PJ2,
I understand and appreciate that there is a continuing stream of ACARS messages from numerous flights being received at AF, which are then further distributed to various points in the AF network, e.g., destination airports.
I don't know AF procedures, but in this instance, AF OCC sent an ACARS message to AF447 after 04h00 requesting it contact a control center. Would the usual AF procedure be for the crew of the receiving aircraft to acknowledge receipt of such a message? If so, would not AF OCC then be looking for confirmation of message receipt, and if there were none, try to re-contact or go on heightened alert re: AF447?
As the hours continue to go by, when does anyone at AF OCC think to look to see whether there are relevant ACARS messages from AF 447?

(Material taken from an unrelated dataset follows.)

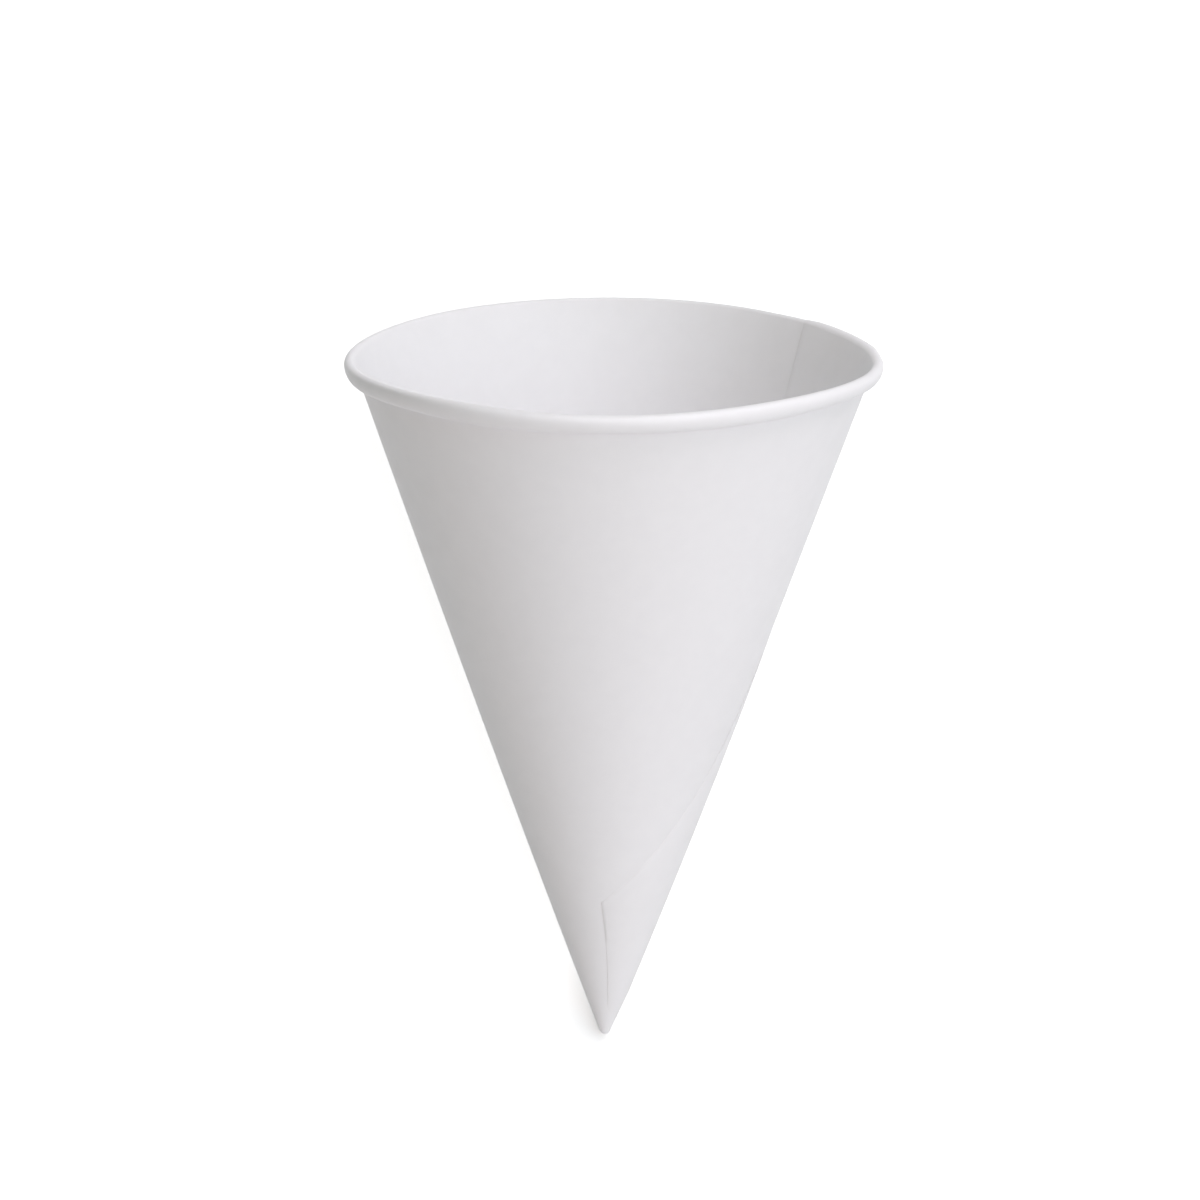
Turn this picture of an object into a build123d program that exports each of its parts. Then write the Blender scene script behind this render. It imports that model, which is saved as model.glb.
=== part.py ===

One possible answer might be derived from interpolating a sequence of events -- relying on the sequence in the first BEA interim report.
A.) DAKAR at 10h45 clears the French Navy's Dassault Atlantique 2 to Cape Verde, because "This was a pre-positioning choice given the uncertainty about the location of the accident."
B.)
Around 13 h 00, the crew of the Dassault Atlantique 2, en route to position at Cape Verde, received the instruction to proceed towards TASIL descending UN 873 airway.
A possible interpretation of that sequence is that somebody between 10h45 and 13h00 looked at the ACARS message with the LKP sent at 02h10, and passed that information on to DAKAR. The interval between AF459 contacting AF OCC about AF447 not being in contact and the instruction to the Dassault to proceed to TASIL was about six hours.
________________
jcjeant, in this instance, there was no negligence on the part of AF OCC; if there had been survivors, and survivors were not rescued in time, then one would raise the question of negligence.
At 09h45 DAKAR called French Naval Aviation and said a plane was missing. From that time on, the response, from the French standpoint, was quite expeditious. We do not know when the Brazilian Air Force was contacted, nor when its airplane(s) first arrived in the search area. If I interpret the Naval Observatory's calculation correctly, sunrise on June 1 at 3N and 30.30W was 5:51 and sunset was 18:08. So about 2 1/2 hours of light for the Dassault if it remained in the search area the entire time.
The extent of daylight and the prevailing weather during the first day's search have not been described in any detail. The Drift Analysis group found the Brazilian search data to be sufficiently unreliable that it was not used in their calculations.